1 - On terminal, go into the directory where you have saved your hello.ftdi.44.echo.c
and hello.ftdi.44.echo.c.make files and type:

make -f hello.ftdi.44.echo.c.make

2 - Then type:

If using the FabISP as a programmer:

make -f hello.ftdi.44.echo.c.make program-usbtiny

If using the AVRISP2 as a programmer:

make -f hello.ftdi.44.echo.c.make program-avrisp2

3 - Then type:

If using the FabISP as a programmer:

make -f hello.ftdi.44.echo.c.make program-usbtiny-fuses

If using the AVRISP2 as a programmer:

make -f hello.ftdi.44.echo.c.make program-avrisp2-fuses

The board is now ready to be programmed.

Programming the board


1 - Install the ATtiny support on Arduino.
On the Arduino software, I have followed this tutorial to install the ATtiny support via Arduino’s built-in boards manager. I have found the ATtiny support through a google search that led me to the developer’s repository here.

2 - Set the Parameters On Arduino’s menu, go to >Tools and set:
Board to “ATtiny 44”;
Processor to “ATtiny44”:
Clock to “External 20 MHz”;
Port to the port where your Hello Board is connected;
Programmer to “USBTinyISP” or “AVR ISP”.
And select “Burn Bootloader”.

PROGRAMMING TEST 1

Making the LED blink intermittently: On Arduino go to Files>Examples>01.Basics>Blink and add the PIN Position for the LED (PIN 7 in the ATTiny Microcontroller).

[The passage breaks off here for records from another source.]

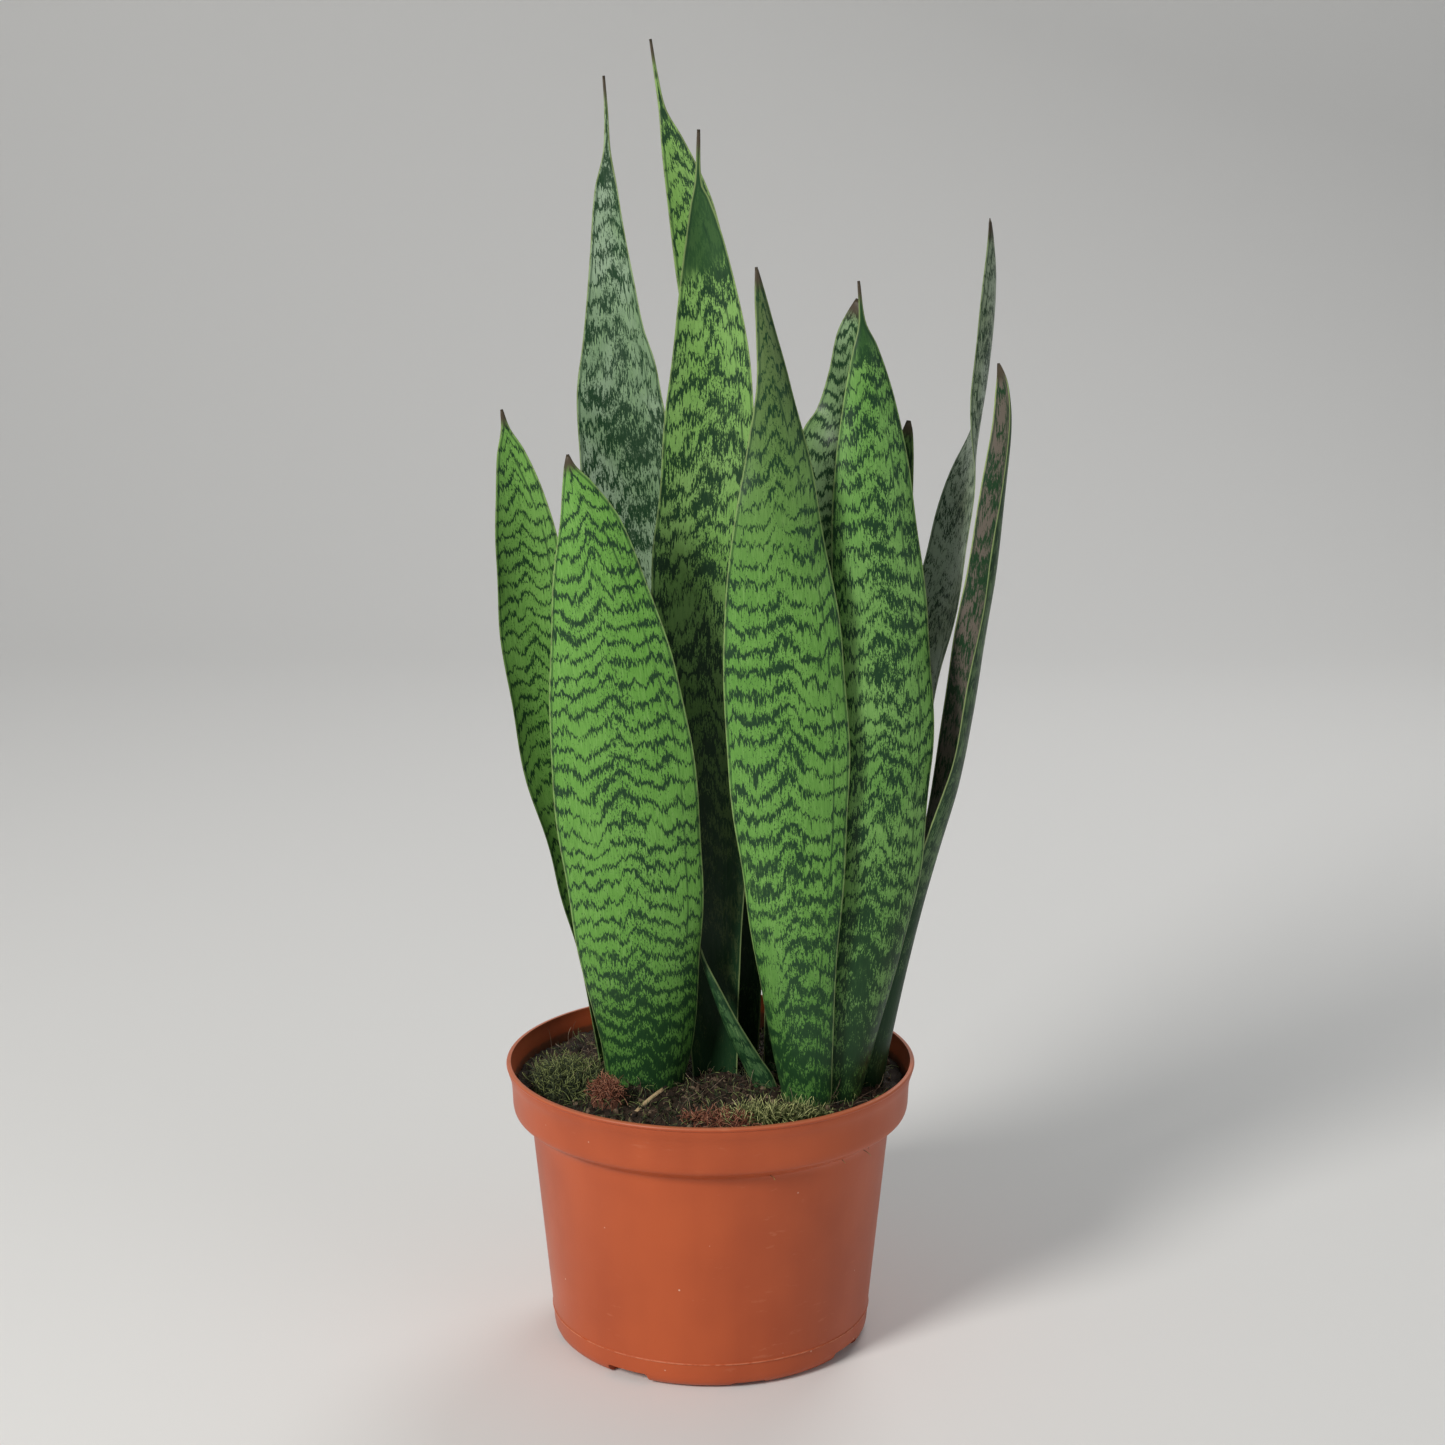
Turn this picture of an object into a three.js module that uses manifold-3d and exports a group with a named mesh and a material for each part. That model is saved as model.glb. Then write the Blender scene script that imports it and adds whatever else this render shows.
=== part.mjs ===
// Potted snake plant: a moulded nursery pot, its soil, twelve upright leaves, and the moss,
// peat and straw that lie on the soil. Millimetres, +Z up. The origin is on the pot's axis, on the
// flat underside. -Y is the front and +X is the right.
import * as THREE from 'three';
import { mergeVertices } from 'three/addons/utils/BufferGeometryUtils.js';
import Module from 'manifold-3d';

const wasm = await Module();
wasm.setup();

// ---- Pot ----
const potHeight = 133;
const lipRadius = 95;          // outside of the rolled lip
const wall = 1.5;              // moulded wall, floor and band alike
const bandHeight = 21.5;       // from the band's lower edge up to the top of the lip
const bandInset = 2.9;         // the band lies this far inside the lip's outer edge
const stepDepth = 8.6;         // from the band in to the body
const stepHeight = 8;
const footRadius = 74.2;       // body just above its rounded foot corner
const cornerRadius = 8;
const partingHeight = 12.7;    // raised line left by the mould
const partingRaise = 0.5;
const bandFlare = 0.5;         // the band widens by this much up to its bend
const bandBendDrop = 8.6;      // from the top of the lip down to that bend
const lipBead = 1;             // radius of the rolled lip
const lipNeck = 0.6;           // from the lip's roll down to the top of the band
const potSegments = 48;

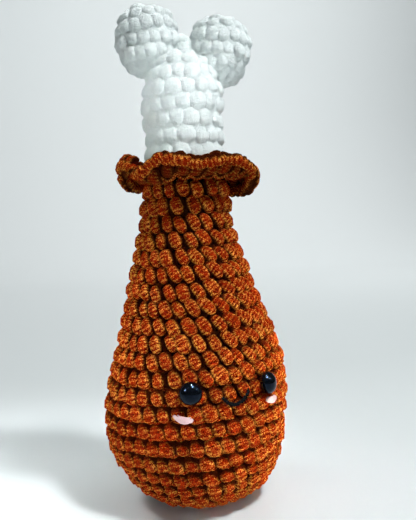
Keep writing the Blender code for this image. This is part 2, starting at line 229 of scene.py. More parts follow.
def spline_weights(count: int, stations: Array) -> Array:
    """How much each control point counts along a Catmull-Rom curve through them.

    Args:
        count: The number of control points.
        stations: Places along the curve, from 0 to 1.

    Returns:
        One row of weights a station, and one column a control point.
    """
    points = np.eye(count)
    padded = np.vstack([2 * points[0] - points[1], points, 2 * points[-1] - points[-2]])
    place = np.clip(stations, 0.0, 1.0) * (count - 1)
    index = np.minimum(place.astype(int), count - 2)
    t = (place - index)[:, None]
    before, start, end, after = (padded[index + k] for k in range(4))
    return 0.5 * (
        2 * start
        + (end - before) * t
        + (2 * before - 5 * start + 4 * end - after) * t**2
        + (3 * start - before - 3 * end + after) * t**3
    )


def unit(vectors: Array) -> Array:
    """The vectors at length 1."""
    return vectors / np.maximum(np.linalg.norm(vectors, axis=-1, keepdims=True), 1e-12)


def deselect_all() -> None:
    """Leaves nothing selected, so that an operator acts only on what comes next."""
    bpy.ops.object.select_all(action="DESELECT")


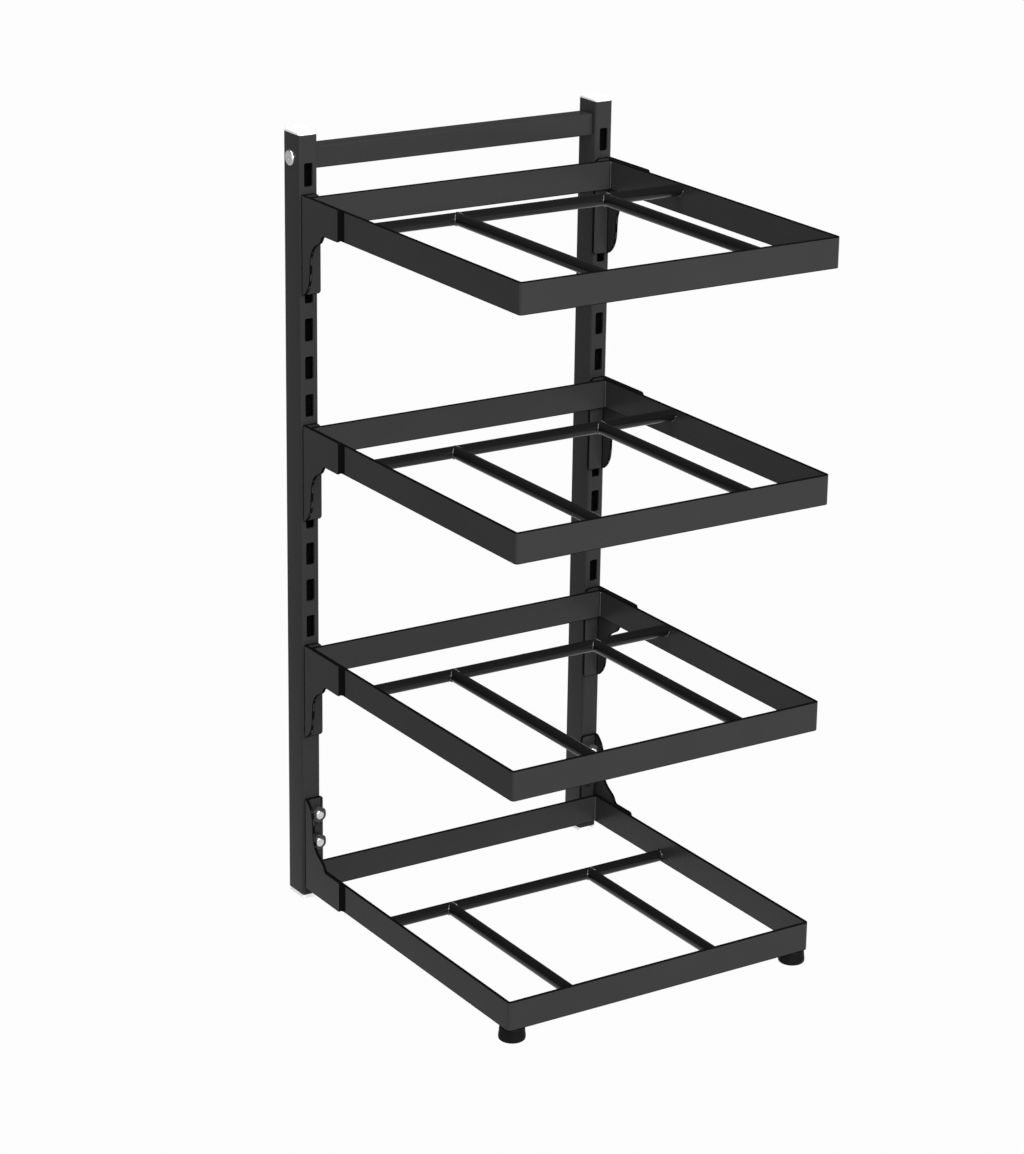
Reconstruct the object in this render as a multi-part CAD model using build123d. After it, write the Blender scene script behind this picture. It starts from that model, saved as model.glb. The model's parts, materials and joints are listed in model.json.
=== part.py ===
from build123d import *
import os

# Four-tier countertop rack for pots, pans and lids. Two slotted tube posts stand at the back,
# tied at the top by a square crossbar. Three shelves hang on the posts by hooks and the fourth,
# the same welded frame turned upside down, is bolted on at the bottom.
# Frame: millimetres, +X to the user's right, +Y towards the wall, +Z up. The origin is on the
# floor, in the middle of the overall box. Left is the -X side.

# Overall sizes
overall_width = 233.0        # across the outer faces of the two posts
overall_depth = 270.0        # posts' rear faces to the front of the feet
overall_height = 517.0       # floor to the top of the post caps

# Posts, rectangular tube
post_width = 13.0
post_depth = 20.0
post_wall = 1.5
post_corner = 1.6
post_inner_corner = 0.5
cap_head = 3.0               # height of a cap outside the tube
cap_inset = 0.2              # cap edge inside the tube's outer face
cap_plug = 10.0              # depth of a cap's plug in the tube
cap_wall = 1.6
cap_round = 1.6
cap_plug_corner = 0.6

# Slots in the front wall of each post
slot_width = 6.0
slot_height = 15.0
slot_corner = 1.2
slot_pitch = 24.75
first_slot_drop = 17.4       # post's top end to the top of the first slot
slot_zone_clearance = 60.0   # lowest slot stays this far above the bottom bracket

# Crossbar, square tube between the posts
crossbar_size = 14.0
crossbar_wall = 1.5
crossbar_corner = 1.0
crossbar_drop = 15.3         # post's top end to the crossbar's axis
crossbar_setback = 9.0       # post's rear face to the crossbar's axis
insert_length = 16.0         # threaded insert in each end

# Machine screws through the posts
screw_radius = 3.0
screw_head_radius = 5.0
screw_head_height = 2.8      # of the screws through the posts from behind
low_head_height = 1.4        # of the crossbar's screws
head_round = 0.6             # share of a head's height that is rounded over
screw_hole_clearance = 0.2
thread_clearance = 0.05
crossbar_screw_length = 25.0
screw_point = 0.5            # chamfer at a screw's end
recess_slot = 0.5            # cross recess: width of a slot, span, depth
recess_span = 2.6
recess_depth = 0.8
nut_across_flats = 10.0
nut_height = 5.0
nut_crown = 0.56             # radius of a nut's rounded end, as a share of its flats
nut_chamfer = 0.12           # share of a nut's height that is chamfered
screw_tail = 1.2             # screw end that shows past its nut

# Shelf frame: flat strip on edge, round rods flush with its upper edge
band_height = 19.5
band_thickness = 2.0
band_corner = 2.5
rod_radius = 3.9
rod_offset = 54.3            # each long rod from the middle
cross_rod_setback = 85.0     # bracket's rear face to the cross rod's axis
rear_bar_gap = 3.0           # bracket flange to the rear bar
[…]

Here’s a screenshot of Arduino’s example and the changes written:

And a video with the result:


PROGRAMMING TEST 2

Making the LED light up when the button is pushed: On Arduino go to Files>Examples>Digital>Button and add the PIN Position for the LED (PIN 7 in the ATTiny Microcontroller).

Here’s a screenshot of Arduino’s example and the changes written, I have also changed so that the LED is ON when the Button is pushed:

And a video with the result:


A .zip file with all of this week’s files that were mentioned but aren’t linked above, can be found here

These 2 documentation websites were very helpful during this process: Site 1,Site 2.